After the fitter, (who by chance is my son in law, Henry Stetina), had done a fitting, I was intrigued by the process and the outcome.  He knew that I was curious and asked if I wanted to go through the process. I am what you would have to call ‘old school’ as far as golf professionals go which means that while technology is good… experience is better. After my fitting, I think I may have to move into the new century.

When we started the process I was certain that I was a great putter.  After all, winning tournaments and playing well had been a staple of my life for many years. The last decade this had changed but I had refused to accept the fact that my scoring portion of my game had diminished. Henry first asked me to take my putter and aim it at a hole sized target. He had a laser in the target beaming back to my putter, which now had a reflective mirror on the face. There was a black curtain behind the aiming target, which would tell him where in relation to the target I was actually aimed.

This is important because being miss-aimed will cause the player to adjust the path of the putting stroke trying to get the ball to roll towards the target. How many times do you hit putts that seem to wobble as they roll or hop almost immediately after being struck?  We blame this on the putting surface normally and go on our way.

Well you see my aim point was not on the curtain, in fact it was almost off the western hemisphere. As a teaching professional, I was in shock that after decades of preaching proper aim I was the worst offender of my own teaching.

Henry put me through the entire process and by this point my daughter, a professional at the TPC Scottsdale, had joined him and they both seemed to relish showing me the brave new world of blending science with teaching.

I was aimed left and low meaning that I had de-lofted the putter face and compounded this by aiming far left. My stroke now would have to add loft and re-direct the ball back to the intended line.  When you get to age 62, the only real re-direction you want is having the ice tea in the fridge closer making it easier to reach.  Well, in my case, my fridge was in a neighbor’s house in the next city.

When I get my new putter I will share with you the brave new world I will be going into where I am aiming correctly and how it has an effect on my game. 

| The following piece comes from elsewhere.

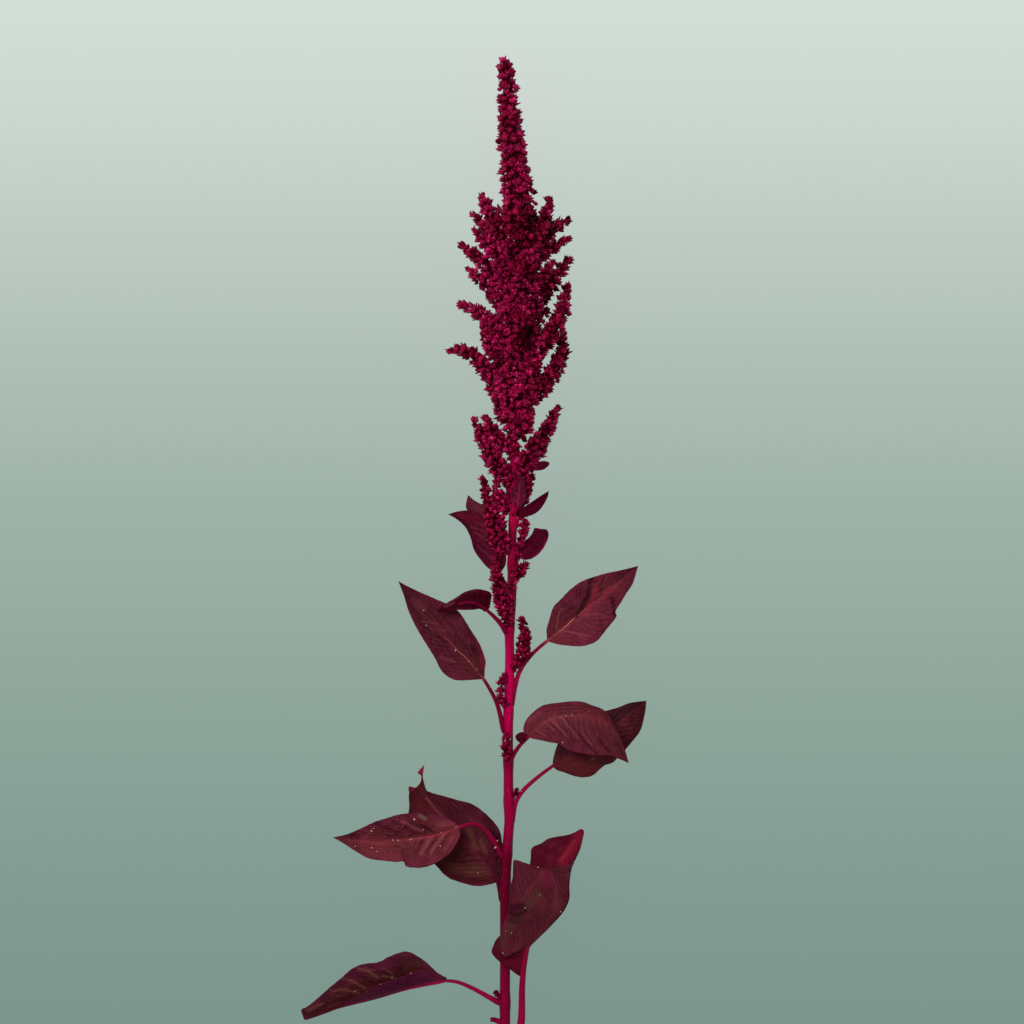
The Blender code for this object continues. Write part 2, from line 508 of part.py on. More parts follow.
def floret_faces(rings, tip):
    """Each four-sided cell is split between its two low corners, so every floret is a pyramid."""
    sides = len(rings[0])
    points = [p for ring in rings for p in ring]
    faces = []
    for i in range(len(rings) - 1):
        for j in range(sides):
            a = i * sides + j
            b = i * sides + (j + 1) % sides
            c, d = b + sides, a + sides
            if (i + j) % 2 == 0:
                faces += [(a, b, d), (b, c, d)]
            else:
                faces += [(a, b, c), (a, c, d)]
    points += [np.mean(rings[0], axis=0), tip]
    start, end = len(points) - 2, len(points) - 1
    last = (len(rings) - 1) * sides
    for j in range(sides):
        after = (j + 1) % sides
        faces.append((start, after, j))
        faces.append((end, last + j, last + after))
    return points, faces


def spike_radii(radius, count, root):
    """From the root's share of the radius to full soon after, and slender at the tip."""
    share = np.linspace(0, 1, count)
    return radius * (root + (1 - root) * np.minimum(share * 4, 1)) * (1 - TIP_TAPER * share**3)


def kept_above(path, radii):
    """Lifts what would go below the surface until its florets just lie on it."""
    lifted = path.copy()
    lifted[:, 2] = np.maximum(path[:, 2], radii + SPIKE_CLEAR)
    return lifted


def spike_path(points):
    length = np.linalg.norm(np.diff(np.array(points, float), axis=0), axis=1).sum()
    return spline(points, max(4, int(round(length / SPIKE_PITCH)) + 1))


def side_spike(name, points, radius, sides):
    """A spike of the head, its wide root sunk in the axis."""
    path = spike_path(points)
    radii = spike_radii(radius, len(path), SUNK_ROOT)
    rings, tip = floret_tube(kept_above(path, radii), radii, sides)
    return add_solid(name, *floret_faces(rings, tip), "floret")


def axillary_spike(name, points, radius, sides):
    """A spike in a leaf joint, its slim foot seated on the stalk."""
    path = spike_path(points)
    seat, out = stalk_seat(path[0])
    path[0] = seat
    rings, tip = floret_tube(path, spike_radii(radius, len(path), SEATED_ROOT), sides)
    rings[0] = laid_flat(rings[0], seat, out)
    return add_solid(name, *floret_faces(rings, tip), "floret")


def risen(points):
    """Points whose third number is a rise above the flowering axis, as real heights."""
    return [(across, along, rise + table(STEM_HEIGHT, along)) for across, along, rise in points]


def fill_spikes():
    """Short side spikes spread round the axis; those underneath are pressed flat by the surface."""
    draw = random.Random(SEED)
    made = []
    for k in range(FILL_COUNT):
        share = k / (FILL_COUNT - 1)
        along = FILL_FROM + (FILL_TO - FILL_FROM) * share
        turn = k * GOLDEN_ANGLE
        length = draw.uniform(*FILL_LENGTH) * (0.85 + 0.3 * math.sin(math.pi * share))
        out = np.array([math.cos(turn) * 0.8, 0, math.sin(turn)])
        root = stalk_point(along)
        reach = FILL_REACH * length
        ahead = length * math.sqrt(1 - FILL_REACH**2)
        middle = root + 0.55 * (reach * out + [0, ahead, 0])
        tip = root + reach * out + [0, ahead * 1.15, 0]
        made.append(([root, middle, tip], FILL_RADIUS, FILL_SIDES))
    return made


def make_head():
    """The seed head: one flowering axis joined with all its side spikes by a Boolean union."""
    count = int((HEAD_TIP - HEAD_START) / HEAD_PITCH)
    stops = np.linspace(HEAD_START, HEAD_TIP, count)
    path = np.array([stalk_point(along) for along in stops])
    radii = table(HEAD_RADIUS, stops)
    rings, tip = floret_tube(path, radii, HEAD_SIDES, bare=3)
    rings[0] = [[p[0], HEAD_START, p[2]] for p in rings[0]]
    head = add_solid("seed_head", *floret_faces(rings, tip), "floret")
    joined = bpy.data.collections.new("side_spikes")
    bpy.context.scene.collection.children.link(joined)
    outline = [(risen(points), radius, SPIKE_SIDES) for points, radius in OUTLINE_SPIKES]
    for k, (points, radius, sides) in enumerate(outline + fill_spikes()):
        spike = side_spike(f"side_spike_{k}", points, radius, sides)
        bpy.context.scene.collection.objects.unlink(spike)
        joined.objects.link(spike)
    union = head.modifiers.new("union", "BOOLEAN")
    union.operation = "UNION"
    union.operand_type = "COLLECTION"
    union.collection = joined
    union.solver = "MANIFOLD"
    bpy.context.view_layer.objects.active = head
    bpy.ops.object.modifier_apply(modifier="union")
    for spike in list(joined.objects):
        bpy.data.objects.remove(spike, do_unlink=True)
    bpy.data.collections.remove(joined)
    keep_outer_shell(head)
    return head


def shell_volume(faces):
    total = 0.0
    for face in faces:
        a, b, c = (vert.co for vert in face.verts)
        total += a.dot(b.cross(c)) / 6
    return total


def keep_outer_shell(obj):
    """Fills sealed hollows and drops scraps: only the largest closed shell stays."""
    shaped = bmesh.new()
    shaped.from_mesh(obj.data)
    bmesh.ops.triangulate(shaped, faces=shaped.faces)
    unseen = set(shaped.faces)
    shells = []
    while unseen:
        reached = [unseen.pop()]
        shell = []
        while reached:
            face = reached.pop()
            shell.append(face)
            for edge in face.edges:
                for other in edge.link_faces:
                    if other in unseen:
                        unseen.remove(other)
                        reached.append(other)
        shells.append(shell)
    shells.sort(key=shell_volume, reverse=True)
    for shell in shells[1:]:
        bmesh.ops.delete(shaped, geom=shell, context="FACES")
    loose = [vert for vert in shaped.verts if not vert.link_faces]
    bmesh.ops.delete(shaped, geom=loose, context="VERTS")
    shaped.to_mesh(obj.data)
    shaped.free()


def main():
    clear_scene()
    make_stem()
    for name, leaf in LEAVES.items():
        make_leaf(name, leaf)
    for name, (points, radius, sides) in AXILLARY_SPIKES.items():
        axillary_spike(name, points, radius, sides)
    make_head()


main()
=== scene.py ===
import math
import random

import bmesh
import bpy
import numpy as np
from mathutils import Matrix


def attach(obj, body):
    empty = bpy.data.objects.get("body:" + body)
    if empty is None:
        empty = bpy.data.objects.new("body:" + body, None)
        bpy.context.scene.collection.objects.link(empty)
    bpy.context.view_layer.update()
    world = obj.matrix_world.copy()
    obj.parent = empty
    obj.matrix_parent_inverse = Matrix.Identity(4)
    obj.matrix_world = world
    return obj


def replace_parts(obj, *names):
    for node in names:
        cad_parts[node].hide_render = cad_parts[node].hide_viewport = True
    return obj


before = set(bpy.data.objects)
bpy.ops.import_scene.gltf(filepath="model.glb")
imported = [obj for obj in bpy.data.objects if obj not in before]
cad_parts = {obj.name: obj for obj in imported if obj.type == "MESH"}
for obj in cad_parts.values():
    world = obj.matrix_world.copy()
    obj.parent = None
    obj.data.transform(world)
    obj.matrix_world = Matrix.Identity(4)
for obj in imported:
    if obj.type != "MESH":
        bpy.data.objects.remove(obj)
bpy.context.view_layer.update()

bl_info = {
    "name": "Red amaranth",
    "version": (1, 0, 0),
    "blender": (4, 5, 0),
    "location": "3D View > Sidebar > Amaranth",
    "description": "Stalk, leaves, flower spikes and stage of one cut stem of red amaranth",
    "category": "Add Mesh",
}

MM = 0.001
ORIGIN = (-26.65, 352.1, 0.0)  # the point of the surface that is the frame's origin, in mm

# All points are (across, along, height) in mm: along runs from the stalk's cut foot to the head's tip

# Stalk: centre line seen from above, its height and its radius, each against the distance along
STEM_ACROSS = [
    (0, -4.5), (31, -4.9), (64, -4.9), (118, -4.9), (148, -3.5), (169, -1.8), (193, -2.5),
    (244, -2.5), (286, -1.5), (302, -1.9), (323, -0.1), (353, -0.1), (374, 0.5), (388, 0.8),
    (437, 1.5), (465, 2.8), (535, 4.9), (590, 5.5), (605, 5.0), (633, 0.9), (668, -2.1),
    (696, -4.3), (704, -5.6),
]
STEM_HEIGHT = [
    (0, 3.7), (100, 8.5), (200, 14.5), (300, 20.5), (400, 26.0), (440, 27.0), (480, 26.8), (520, 25.5),
    (560, 24.0), (600, 22.5), (640, 21.0), (704, 18.0),
]
STEM_RADIUS = [
    (0, 3.6), (130, 3.5), (250, 3.3), (300, 3.1), (370, 2.8), (405, 2.6), (440, 2.4), (704, 2.0),
]
LEAF_JOINTS = [14, 42, 123, 147, 183, 212, 246, 268, 304, 334, 350, 379]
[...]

The moral to this, if there is a moral to all this, would be go to a professional and get equipment that is right for the job. I recommend a trained PGA professional whose job it is to make sure you get better equipment. Shop around and see what different fitters say, a little research here goes a very long way. I hope my next report is to tell you how silly I have been for not doing this long before, and I will have to tell my young son-in-law that father may not have known best on this one!!